I proudly call myself an intellectual. No, I don’t sit in dusky cafes discussing the philosophical underpinnings of an obscure text. But I have been known to roam the library, to spend hours to find the right word to describe a thought or a thing, and to conduct tricky research just to form my own opinion on something.

My yearning for learning likely is just a mutation in my curiosity gene. And because of that, I’ve become a repository of random trivia—great for bar nights and Trivial Pursuit. But it’s also a way for me to do what Hercule Poirot was fond of suggesting: We have to give our gray matter exercise.
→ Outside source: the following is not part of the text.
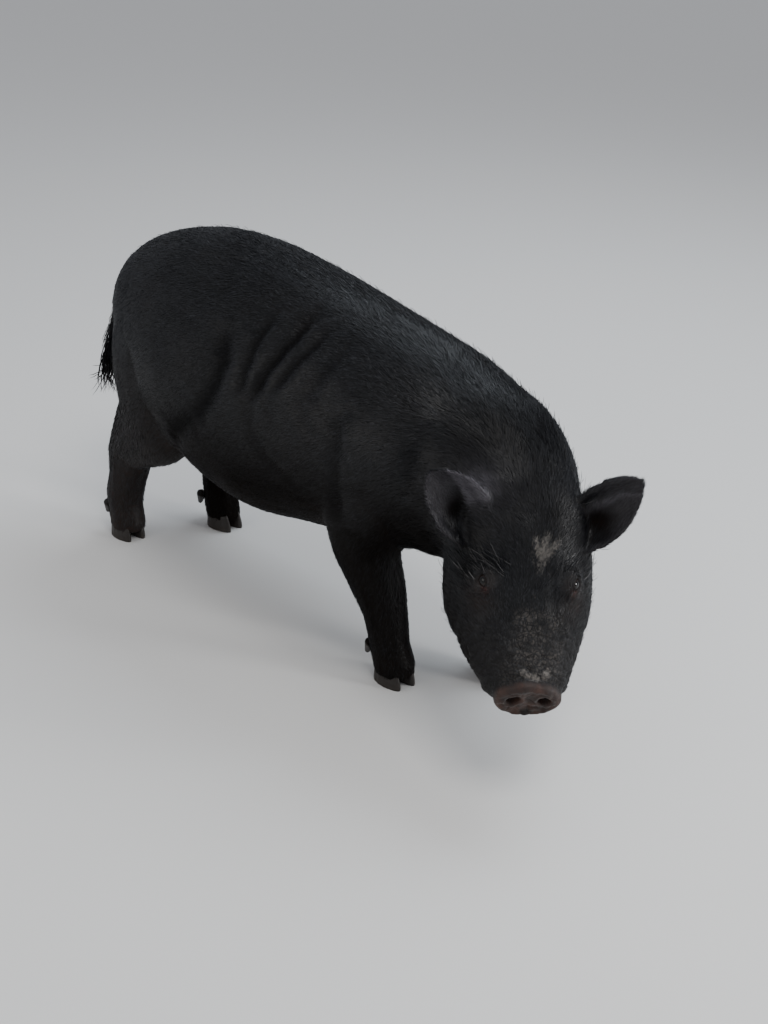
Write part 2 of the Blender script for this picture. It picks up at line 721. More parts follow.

Constantly training my memory, reading new things, participating in discussions, and striving to attain knowledge is the best way I know to stay ahead of the masses. It helps me gain perspective and make my own choices. Asking questions is what our species does (and the best question isn’t what? It’s why? or how?). I’ll know that it’s time to go when I no longer want to know anything, no longer want to strive for something more, no longer want to engage in discussions for the sake of the discussion rather than the subject.

A character in a Russian youth literature book I recently discovered imparted these words of wisdom: “One cannot be too smart, but for some reason everyone just complains about their ability to remember but never about their ability to think.” The same book posed this philosophical axiom: Our civilization can only survive if we live in a world where the intellect is a more prized possession than strength, power, or money.

My goal is to live my life in a way that allows what I believe is the most noble effort—the pursuit of knowledge. The understanding that we constantly need to improve is what separates us from other animals. Well, that, and the opposable-thumbs-for-better-gripping thing. If that makes me obnoxious or makes me sound pretentious, so be it.